Après une demi-heure, la réponse aurait été assez claire… Et elle n’aurait pas franchement été positive. En effet, j’ai trouvé le rythme de démarrage un peu trop lent et, surtout, la construction narrative relativement banale. Pour présenter ce personnage central, le film alterne des séquences de flashbacks avec des scènes de son quotidien contemporain plutôt terne puisqu’il traîne sa misère en étant homme d’entretien dans une copropriété. On sent clairement que quelque chose ne tourne pas rond dans son existence et c’est finalement à partir du coup de fil qui lui annonce la mort de son frère que le long métrage démarre vraiment. A partir de là, la construction parait en fait beaucoup plus intelligente, toujours en alternant (de façon de plus en plus rapprochée) les séquences présentes et passées. Le tout culmine finalement en plein milieu, alors que l’on ne s’y attend pas forcément au départ, dans une séquence absolument fascinante où le drame qui a touché Lee s’explique et permet de relire d’une manière différente ce que l’on voit depuis le début. Le travail de montage sur cette séquence est vraiment de très grande qualité tant l’émotion est amenée peu à peu, de façon très subtile, pour finalement atteindre son paroxysme. Un très grand moment de cinéma, que l’on n’oublie pas de sitôt. Le souci, forcément, c’est que la suite paraît un peu plus fade, même si elle est loin d’être inintéressante. On revient d’ailleurs à une construction bien plus classique, avec des flashbacks moins présents. Globalement, ce qui est vraiment intéressant dans ce film et qui peut paraître un peu déroutant au premier abord, c’est la manière dont il se tisse au fur et à mesure, dans une construction très éloignée des standards habituels. En tant que spectateur, on a presque le sentiment qu’il n’y a pas vraiment de scénario puisque tout vient de façon extrêmement naturelle.

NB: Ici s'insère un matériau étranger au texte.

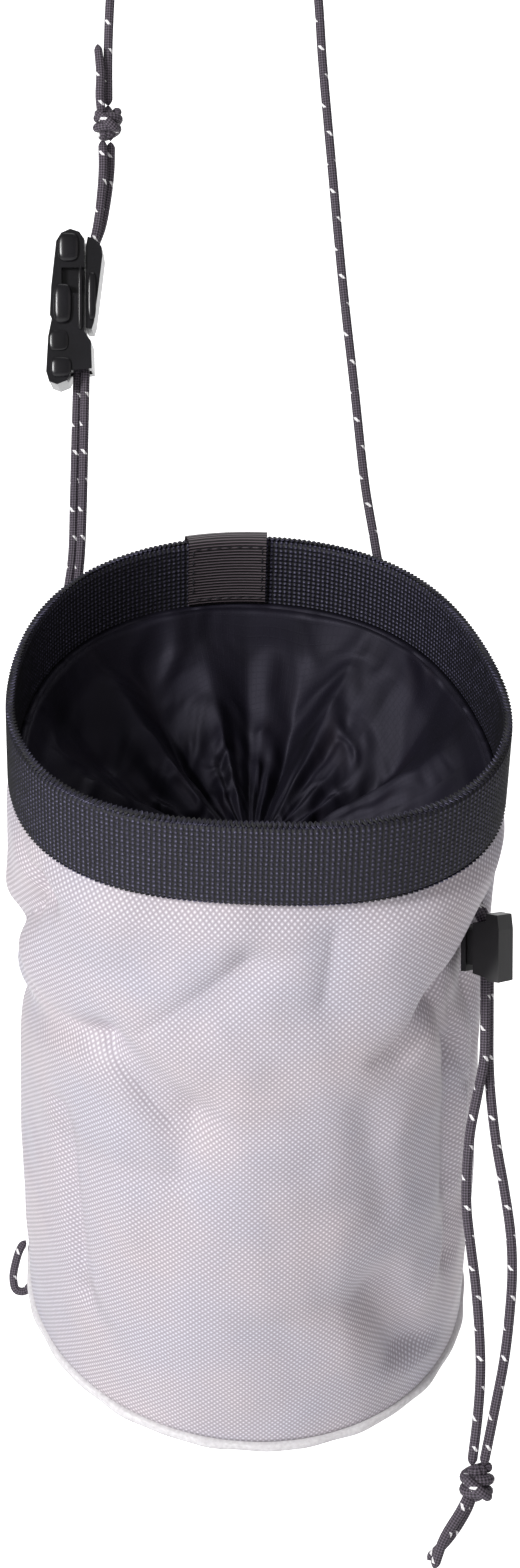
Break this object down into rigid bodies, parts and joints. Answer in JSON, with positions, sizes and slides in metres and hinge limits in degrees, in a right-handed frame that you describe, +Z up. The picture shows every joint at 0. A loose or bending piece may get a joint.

En effet, Manchester by the sea n’hésite pas à effectuer des changements de direction parfois radicaux, pour ne pas laisser le spectateur dans une « zone de confort ». Certaines pistes sont esquissées, et finalement refermées aussi vite, comme de simples flashs de l’existence de Lee, qui doit composer avec un drame originel et qui essaie autant que faire ce peu de se reconstruire. C’est par exemple le cas de la relation avec Randi, la femme dont il est séparé. L’affiche et la présence au générique de Michelle Williams nous fait penser qu’elle sera creusée mais, finalement, elle n’est « développée » que lors de trois scènes, toutes d’une incroyable force dramatique, d’ailleurs. Cette façon de faire donne au film un aspect à la fois de grande fresque familiale (pour le côté générationnel, notamment) mais aussi de quelque chose de très intime, surtout dans la relation entre Lee et son neveu Patrick qui se développe peu à peu sans qu’ils aient besoin de beaucoup parler. Le ton utilisé est, lui aussi, très particulier puisque, étrangement, c’est également un film devant lequel on rigole assez souvent, la plupart du temps d’un certain décalage entre Lee et son neveu qui, s’ils ne sont pas si éloignés en âge, viennent de génération finalement très différentes. Ainsi, le long métrage est à la fois dur dans sa thématique globale mais très tendre dans son traitement. Dans sa mise en scène, Lonergan fait les choses avec une grande douceur, laissant le temps aux scènes de se développer, le tout dans une lumière souvent magnifique. Et puis il y a Casey Affleck, acteur souvent un peu trop oublié mais qui prouve encore une fois qu’il y a peu de comédiens de sa génération capables d’être aussi puissants en étant presque mutiques. On peut finalement parler de Manchester by the sea comme d’un vrai mélodrame, construit sur un schéma bien particulier et presque déroutant mais qui finit par tout emporter sur son passage et dont on se souvient longtemps après que les lumières se soient rallumées.